YOUR TASK. Return, unaltered, every line from the beginning of the material below up to and including the one with "return extrude(place *".

——————————

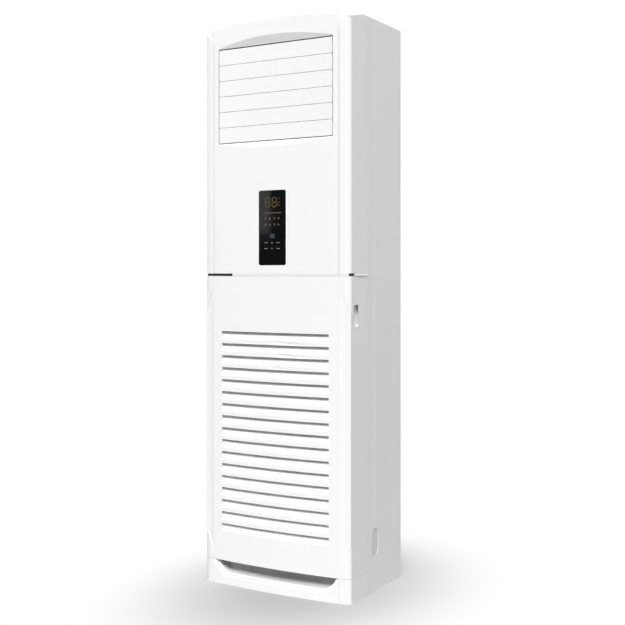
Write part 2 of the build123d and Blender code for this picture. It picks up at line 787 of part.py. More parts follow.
# ---------------------------------------------------------------- upper front panel
def top_cut(drop):
    """What the arched top edge, rising towards the back, takes off the front."""
    start = front_y - 2
    top = cabinet_height - drop - top_front_drop - 2 * top_slope
    over = half_width + 2
    edge_z = top - top_arch_drop
    corner_z = edge_z - top_corner_drop
    bend_x = (face_edge_x + over) / 2
    bend_z = edge_z - top_corner_drop * 0.4
    arch = outline(ThreePointArc((-face_edge_x, edge_z), (0, top), (face_edge_x, edge_z)),
                   ThreePointArc((face_edge_x, edge_z), (bend_x, bend_z), (over, corner_z)),
                   Polyline((over, corner_z), (over, top + 30), (-over, top + 30), (-over, corner_z)),
                   ThreePointArc((-over, corner_z), (-bend_x, bend_z), (-face_edge_x, edge_z)))
    run = (cabinet_height - drop + 1 - corner_z) / top_slope
    place = Plane(origin=(0, start, 0), x_dir=(1, 0, 0), z_dir=(0, -1, 0))
    return extrude(place * arch, amount=math.hypot(run, run * top_slope), dir=(0, 1, top_slope))


def outlet_void():
    """The outlet opening: upright sides, and flares above and below that open towards the front."""
    mouth_y = front_y - 1
    face_y = behind(blade_face_setback)
    back = behind(duct_front_setback)
    reach = face_y - mouth_y
    void = prism_x(polygon((back, outlet_bottom), (face_y, outlet_bottom),
                           (mouth_y, outlet_bottom - reach * outlet_flare_bottom),
                           (mouth_y, outlet_top + reach * outlet_flare_top),
                           (face_y, outlet_top), (back, outlet_top)),
                   -outlet_half_width, outlet_half_width)
    width = 2 * outlet_half_width
    height = outlet_top - outlet_bottom
    corners = Rectangle(width + 2, height + 2) - RectangleRounded(width, height, outlet_corner)
    return void - prism_y(Pos(0, outlet_bottom + height / 2) * corners, face_y, back + 1)


def display_bottom():
    """Height of the display's lower edge."""
    return panel_seam_height + display_rise


def display_prism(margin, corner, near, far):
    """Upright rounded block over the display, following the bowed face."""
    middle = display_bottom() + display_height / 2
    face = Pos(0, middle) * RectangleRounded(display_width + 2 * margin, display_height + 2 * margin, corner)
    low = display_bottom() - margin - 1
    high = display_bottom() + display_height + margin + 1
    curved = bowed_sheet(near, far, display_width, low, high)
    return prism_y(face, front_y - 5, front_y + far + 5) & curved


def make_upper_front_panel():
    """Upper front: closed roof, arched top edge, flared outlet and a rebate for the display lens."""
    over = half_width + cheek_corner
    crown = outline(Line((-face_edge_x, top_flare_groove), (face_edge_x, top_flare_groove)),
                    flare_curve(1, top_flare_groove, top_flare_corner),
                    Polyline((over, top_flare_corner), (over, cabinet_height + 20),
                             (-over, cabinet_height + 20), (-over, top_flare_corner)),
                    flare_curve(-1, top_flare_groove, top_flare_corner))
    crown_prism = prism_y(crown, front_y - 5, seam_y + 5)
    strips = prism_z(strip_outline(0, seam_y), upper_panel_bottom, cabinet_height) - crown_prism
    cheeks = prism_z(cheek_outline(seam_y), upper_panel_bottom, cabinet_height) & crown_prism
    outer = strips + cheeks - top_cut(0)
    inside = hollow_outline(plastic_wall, seam_y + 1)
    hollow = prism_z(inside, upper_panel_bottom - 1, cabinet_height - roof_wall) - top_cut(roof_wall)
    panel = outer - hollow
    lip = outlet_half_width + outlet_lip
    mouth_y = behind(duct_front_setback) - skin_gap
    lip_rise = (face_edge_y - front_y) * outlet_flare_top + outlet_lip
    lip_fall = (face_edge_y - front_y) * outlet_flare_bottom + outlet_lip
    frame = block((-lip, front_y - 1, outlet_bottom - lip_fall), (lip, mouth_y, outlet_top + lip_rise))
    backing = block((-display_width / 2 - 7, front_y - 1, display_bottom() - 6),
                    (display_width / 2 + 7, front_y + 6.5, display_bottom() + display_height + 6))
    panel += frame & outer
    panel += backing & outer
    board_y = front_y + display_board_setback
    post_x = display_width / 2 + 1
    for side in (-1, 1):
        for z in (display_bottom() + 3, display_bottom() + display_height - 3):
            panel += rod((side * post_x, front_y + 6, z), (0, 1, 0), 3, board_y - front_y - 6)
    panel -= outlet_void()
    panel -= display_prism(lens_gap, display_corner + lens_gap, -2, lens_thickness + 0.3)
    panel -= block((-display_width / 2 + 5, front_y, display_bottom() + 6),
                   (display_width / 2 - 5, front_y + 8, display_bottom() + display_height - 6))
    panel -= face_grooves(upper_panel_bottom - 1, top_flare_groove)
    return panel - seam_openings(upper_panel_bottom - 1, upper_panel_bottom + seam_notch_height)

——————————

SOLUTION TO THE EXERCISE.
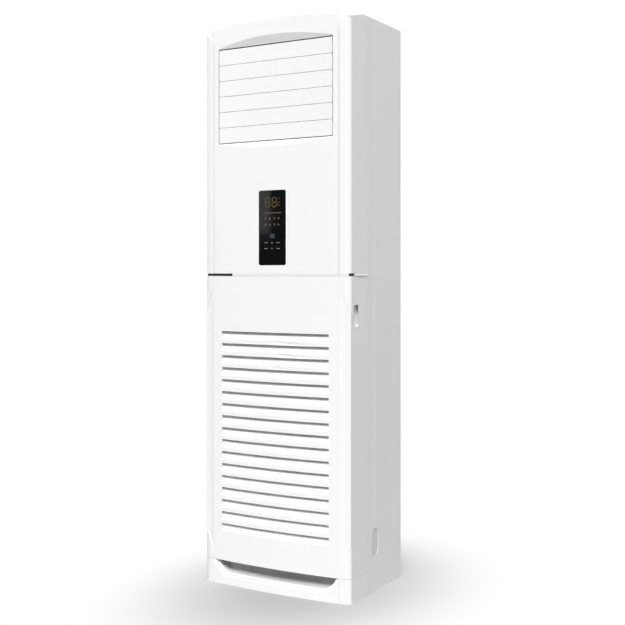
Write part 2 of the build123d and Blender code for this picture. It picks up at line 787 of part.py. More parts follow.
# ---------------------------------------------------------------- upper front panel
def top_cut(drop):
    """What the arched top edge, rising towards the back, takes off the front."""
    start = front_y - 2
    top = cabinet_height - drop - top_front_drop - 2 * top_slope
    over = half_width + 2
    edge_z = top - top_arch_drop
    corner_z = edge_z - top_corner_drop
    bend_x = (face_edge_x + over) / 2
    bend_z = edge_z - top_corner_drop * 0.4
    arch = outline(ThreePointArc((-face_edge_x, edge_z), (0, top), (face_edge_x, edge_z)),
                   ThreePointArc((face_edge_x, edge_z), (bend_x, bend_z), (over, corner_z)),
                   Polyline((over, corner_z), (over, top + 30), (-over, top + 30), (-over, corner_z)),
                   ThreePointArc((-over, corner_z), (-bend_x, bend_z), (-face_edge_x, edge_z)))
    run = (cabinet_height - drop + 1 - corner_z) / top_slope
    place = Plane(origin=(0, start, 0), x_dir=(1, 0, 0), z_dir=(0, -1, 0))
    return extrude(place * arch, amount=math.hypot(run, run * top_slope), dir=(0, 1, top_slope))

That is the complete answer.